Snow clouds were soon to gather, returning within days. Flurries turned to blizzards, and a snowstorm eventually closed the Pinnacle Road to the summit beyond the Springs.

Such road closures always spark debate about all-year access to the summit, and whether a cable car should be built linking Mount Wellington to the city. Ambitious plans have come and gone like the winter snowstorms, but a campaign for a cable car had gathered pace in recent years driven by a new proponent, Adrian Bold.

After the first road closure of the winter, the Mercury next day carried the headline on its front page, “Cable Car hopes rise, council warms to idea as ice turns hundreds away”. Bold was pictured standing at the barrier at the Springs, which had been lowered to prevent access further up the mountain. The report said that among those joining calls for the cable car was the Hobart Mayor, Damon Thomas.
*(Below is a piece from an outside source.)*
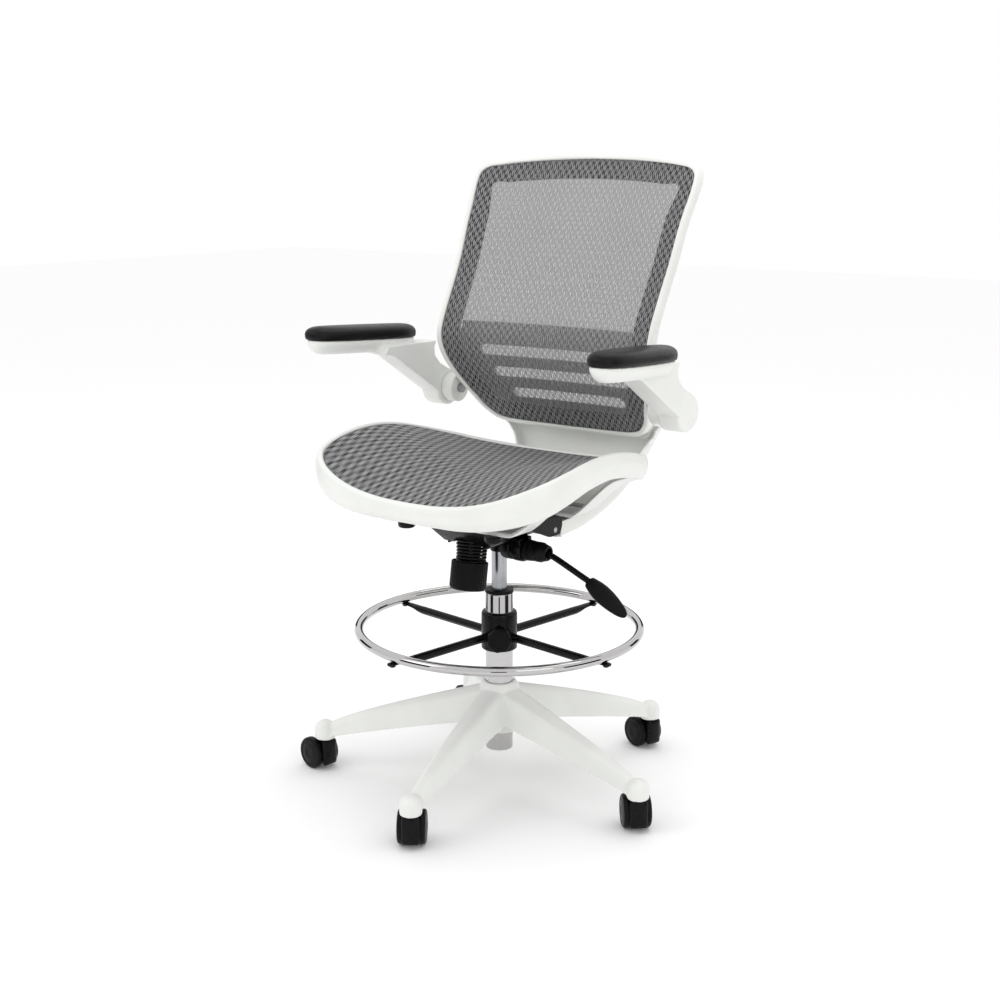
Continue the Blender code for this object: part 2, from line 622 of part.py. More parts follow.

I didn’t know the road was closed the previous day until I turned from the Huon to Pillinger Drive, and saw the illuminated map at the first bend with a red light indicating the road beyond the Springs was barred. I drove up anyway, happy to make it that far.

I always need a snow experience, a snow fix, at the start of winter. The fresh flakes, piled thick, crunched below my feet as I made my way to my favourite location on the mountain, Sphinx Rock. Along the trail I had a good view of a scrubtit, creeping up a patterned peppermint gun, the bird bathed in soft sunlight with a backdrop of snow. A yellow-throated honeyeater disturbed snow on branches so the flakes tumbled down around me. Scrubwrens fossicked on the snowy footpath. A walker had drawn a heart in a thick layer of snow that lie on a flat rock. The rock was mossy and the rich green of the moss contrasted with the sparkling virgin snow. It was surreal and beautiful. Man’s winter intrusion on the landscape of the park took a difference shape at the Springs. Returning to the car park, I saw that someone had empted a dashboard ashtray on to the tarmacadam so ash and dog-ends formed their own sodden artwork in the snow.

The snow persisted for days. At one point the Pinnacle Road reopened for motorists wanting their own snow experience but was promptly closed again with each fresh snowfall. I drove to the Springs again, my car slipping on a patch of black ice and drifting sideways before I could correct it. I was grateful no one was driving in the opposite direction. Ahead of me a policeman was halting traffic from going further. There must have been an accident further up.

My destination was Sphinx Rock and within a few minutes of leaving the Springs I came across a scrubtit. I had gone virtually the whole year previously – although admittedly my visits to the mountain were infrequent – without seeing scrubtits and now I was seeing them virtually daily. I now had named the trail to Sphinx Rock “scrubtit alley”.

The scrubtit blended beautifully with its surroundings – white peppermint gum and snow. The tiny bird scaled a tree in front of me, creeping upwards until the trunk was too narrow to offer it protection from a swirling wind, which rearranged its feathers. The bird then dropped in a flutter of wings, swooping to another, adjoining tree before starting the whole climbing process again.

The snow muffled the voice of the mountain, the murmur and sometimes shout of wind. It muffled the human sound of Hobart drifting up from below. I felt strangely alone, more alone than I sometimes feel on the mountain, just me and the scrubtit, the snow also muffling the shuffle and whirr of its feathers as it flitted from tree to tree. Just the scrubtit and me, that same mute wind forcing us to shelter well below the canopy, dodging flakes of snow.

We were not alone, of course. Not a hundred metres away, on the Pinnacle Road at the Springs, cars were banked up, parked in front of the red barrier that restricted access to motorists to the higher elevations of Mt Wellington. And the clamour grew for a cable car.

All this was lost on the scrubtit. It was merely going about its business, as scrubtits had done for eons, prising eggs, pupae and grubs from under the bark of gum and wattle.

As I watched the scrubtit two walkers appeared along the footpath and stopped to ask what I was looking at through my binoculars. As they approached the scrubtit had taken flight and I did not have bird to show them. It was a shame. The bird, as I told them, was unique to Tasmania, found nowhere else on earth. They were from Sydney and said they would have liked to have seen it. But then a yellowthroat called, and we looked up into a long-dead yellow gum, its bare branches standing out against the blue sky, to watch the honeyeater scaling the tree and prising insects from dead bark, just as the scrubtit had done.

The tourists did not need my binoculars to see its beauty, its mossy green plumage on its back, the grey head and the prominent yellow feathers under the throat.

“And that’s another one only found in Tasmania,” I said to the tourists, and they went away with a story to tell their friends back in Sydney.